Value chain analysis can take companies in two directions: cost leadership (reduce operating expenses and create more efficient processes) or competitive differentiation (increase value so that customers spend more money with your company or choose you over a competitor). Both of these directions, whether they are actioned separately or together, can boost profits. The goal of a value chain analysis template is to create a visual representation of all of the activities that your business performs to create a product or service. Get creative with the framework used or find templates online. The process of detailing each activity can be done with sticky notes, in a brainstorm session, or by sharing an editable document.
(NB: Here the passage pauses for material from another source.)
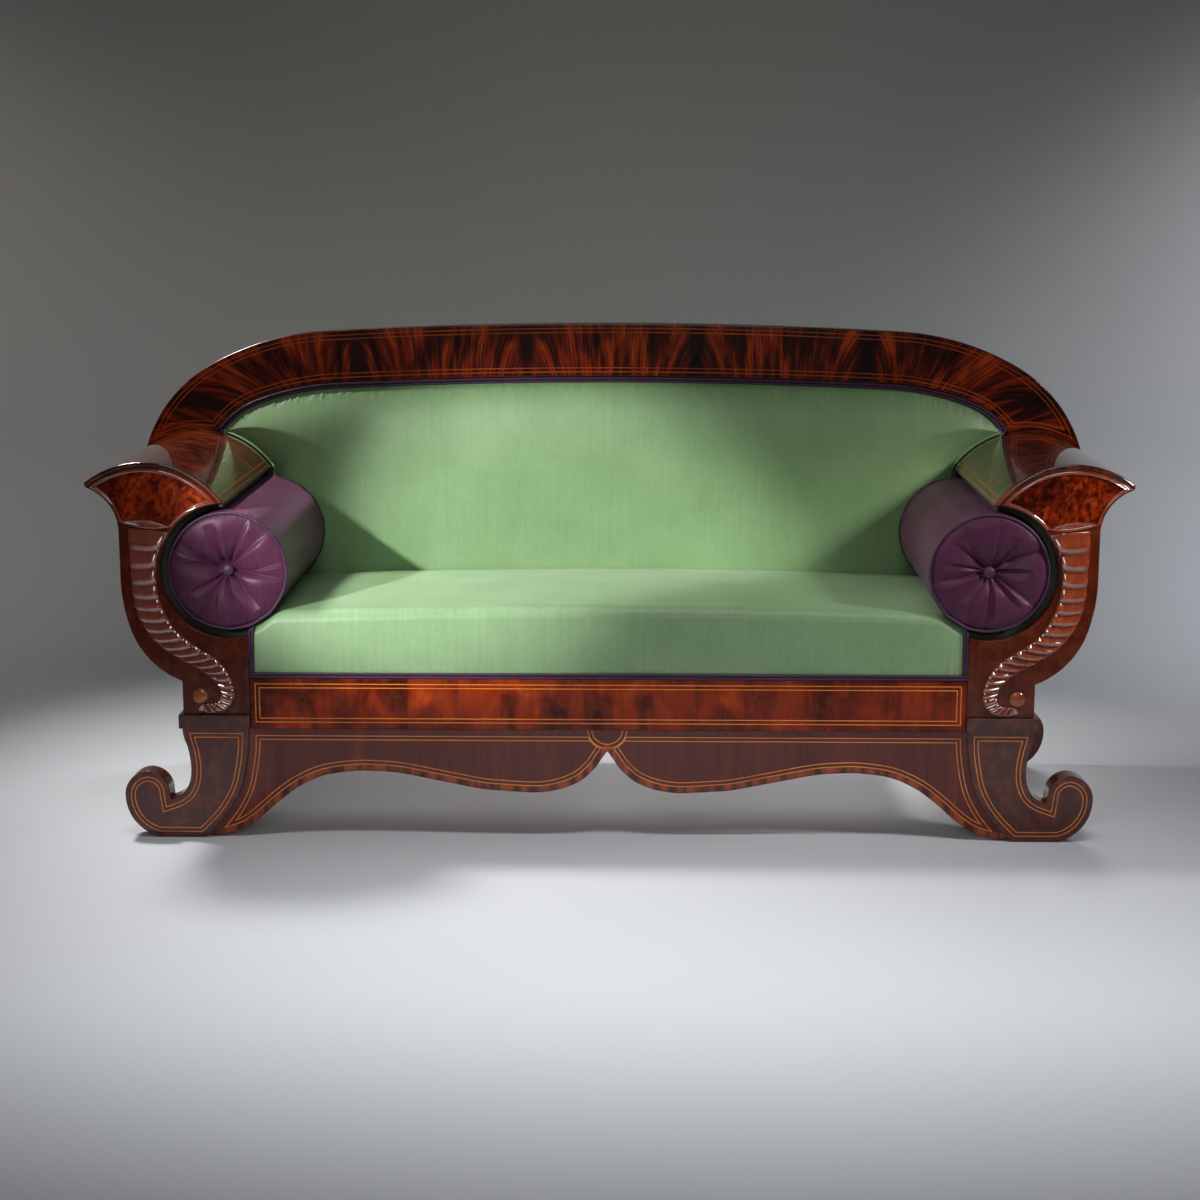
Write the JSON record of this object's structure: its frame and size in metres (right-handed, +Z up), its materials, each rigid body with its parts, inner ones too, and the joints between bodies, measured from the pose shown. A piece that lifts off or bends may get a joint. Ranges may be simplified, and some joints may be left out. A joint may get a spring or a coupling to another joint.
{
  "type": "sofa",
  "caption": "Mahogany sofa with an arched crest, scroll-over arms with carved fluted horns, scroll feet, a shaped apron and loose bolsters.",
  "frame": {"origin": "centre of the footprint on the floor", "axes": "+Z up, front towards -Y, +X to the right seen from the front"},
  "size_m": [2.11, 0.63, 1.02],
  "materials": {
    "mahogany": "polished",
    "beech": "bare",
    "boxwood": "polished",
    "green_satin": "satin weave",
    "aubergine_satin": "satin weave",
    "jute": "woven",
    "steel": "plain"
  },
  "bodies": {
    "frame": {"seat_rail_front": "mahogany", "seat_rail_rear": "beech", "seat_side_rail_left": "beech", "seat_side_rail_right": "beech", "seat_braces": "beech", "corner_blocks": "beech", "block_screws": "steel", "apron": "mahogany", "apron_blocks": "beech", "apron_dowels": "beech", "foot_front_left": "mahogany", "foot_front_right": "mahogany", "foot_rear_left": "mahogany", "foot_rear_right": "mahogany", "cap_blocks_front": "mahogany", "cap_blocks_rear": "mahogany", "plinth_mouldings": "mahogany", "arm_board_left": "mahogany", "arm_board_right": "mahogany", "arm_rail_left": "mahogany", "arm_rail_right": "mahogany", "arm_panel_left": "mahogany", "arm_panel_right": "mahogany", "arm_top_left": "mahogany", "arm_top_right": "mahogany", "arm_battens": "beech", "arm_hessian": "jute", "arm_pad_left": "green_satin", "arm_pad_right": "green_satin", "arm_piping": "aubergine_satin", "fan_panel_left": "mahogany", "fan_panel_right": "mahogany", "fan_moulding_left": "mahogany", "fan_moulding_right": "mahogany", "horn_left": "mahogany", "horn_right": "mahogany", "horn_bosses": "mahogany", "back_stile_left": "mahogany", "back_stile_right": "mahogany", "crest_rail": "mahogany", "crest_dowels": "beech", "back_rail_lower": "beech", "back_uprights": "beech", "back_webbing": "jute", "back_cushion": "green_satin", "back_piping": "aubergine_satin", "outside_back": "green_satin", "seat_webbing": "jute", "seat_hessian": "jute", "seat_cushion": "green_satin", "seat_piping": "aubergine_satin", "crest_stringing": "boxwood", "front_stringing": "boxwood", "arm_stringing": "boxwood"},
    "bolster_left": {"bolster_left": "aubergine_satin", "bolster_piping_left": "aubergine_satin", "bolster_buttons_left": "aubergine_satin"},
    "bolster_right": {"bolster_right": "aubergine_satin", "bolster_piping_right": "aubergine_satin", "bolster_buttons_right": "aubergine_satin"}
  },
  "joints": [
    {"name": "bolster_left_pull", "type": "slide", "parent": "frame", "child": "bolster_left", "axis": [0, -1, 0], "range_m": [0, 0.58]},
    {"name": "bolster_right_pull", "type": "slide", "parent": "frame", "child": "bolster_right", "axis": [0, -1, 0], "range_m": [0, 0.58]}
  ]
}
Regardless of the template chosen, separate your analysis into two levels: primary activities (inbound logistics, outbound logistics, operations, sales and marketing, services) and supporting activities (firm infrastructure, human resources, research and development, technology development, procurement).

How to Conduct a Value Chain Analysis

Value chain analysis allows leaders to assess their business as a holistic and connected entity. By identifying the primary and supporting activities required to operate the business and deliver customer value, and by analyzing how each activity works together to support profit, leaders can develop competitive advantages that help them to outperform and outlast their competitors.

Follow these steps to conduct a value chain analysis:

Classify your value chain activities, both primary and supporting. This step requires detail, such as the size of each department, the type of materials used, or the time and cost required for each activity. This step is best performed by a variety of people so that no important perspectives and specifics are missed. Consider these questions:

What are our primary activities? Include all of the activities related to inbound logistics, outbound logistics, operations, sales and marketing, and service.

  • Inbound Logistics: Who are our suppliers? Where are they located? What are the costs of transporting, storing, and utilizing our supplies?
  • Outbound Logistics: How do we distribute our final product or service? What are the costs of transporting, storing, and delivering our goods?
  • Operations: How do we produce the materials required for our product or service? What are the costs of the storage, equipment, or personnel?
  • Sales & Marketing: How do we advertise and sell to buyers? What does it cost to market, close deals, reach customers, or increase brand loyalty?
  • Service: What level of service do we offer? What does it cost to train staff, assist buyers, resolve quality concerns, or honour our warranties?

What are our supporting activities? Include all of the activities related to firm infrastructure, human resources, research and development, technology development, and procurement.

  • Firm Infrastructure: What management, financial, IT and legal resources are required to carry out our supporting activities?
  • Human Resources: What departments are required to execute our supporting activities? How many people are in each department? How much time do they require per task?
  • R&D / Technology Development: What budget has been given to research and development or information technology? What is the cost to maintain our innovations and technology?
  • Procurement: Where are our supplies, raw materials, consumables, or equipment sourced? What are the costs associated with these materials?

Assess the cost of each primary and supporting activity. Step two also asks for detail. Once you know where money is spent (and where profit is lost), you can make strategic changes to your value chain. Consider these questions:

  • What are the costs associated with our primary activities?
  • What are the costs associated with our secondary activities?
  • Where are we spending the most money? And the least money?

Evaluate your customer’s perception of value and the why behind their buying decision. Where your customer finds value is where they are more likely to spend money. This step may require you to host surveys or focus groups, and collect customer data. Consider these questions:

  • What does our customer perceive as valuable when buying our product or service, or when trying to solve the problem our product or service solves?
  • What encourages our customer in their buying decision? What deters them?
  • What does our customer care about the most? And the least?

Review the value chains of your competitors. Market analysis can help you to compare your position against competitors. You can conduct a market analysis with the three categories of competitive benchmarking: process benchmarking (compare operational structures, processes, and tasks), strategic benchmarking (compare business strategies), and performance benchmarking (compare outcomes, like traffic, client reviews, and earnings). Consider these questions:

  • What categories of benchmarking are applicable to this process?
  • Which primary competitors will we review?
  • What relevant metrics will we collect? How will we collect this data?
  • What value gaps are made evident during this market analysis?

Choose a competitive advantage. With a completed value chain analysis, you can see where the business is performing well, saving on operating costs, or creating value; you can also see where your competitors are succeeding, where expenses are being inefficiently used, or where value gaps exist. Consider these questions:

  • If we focus on cost leadership, which primary and supporting activities cost the most to execute? Which activities can we adapt or reduce spending on?
  • If we focus on competitive differentiation, which primary and supporting activities do not satisfy our customer? Which activities are most valuable to them? What would they pay more for? What value do our competitors offer that we don’t deliver on?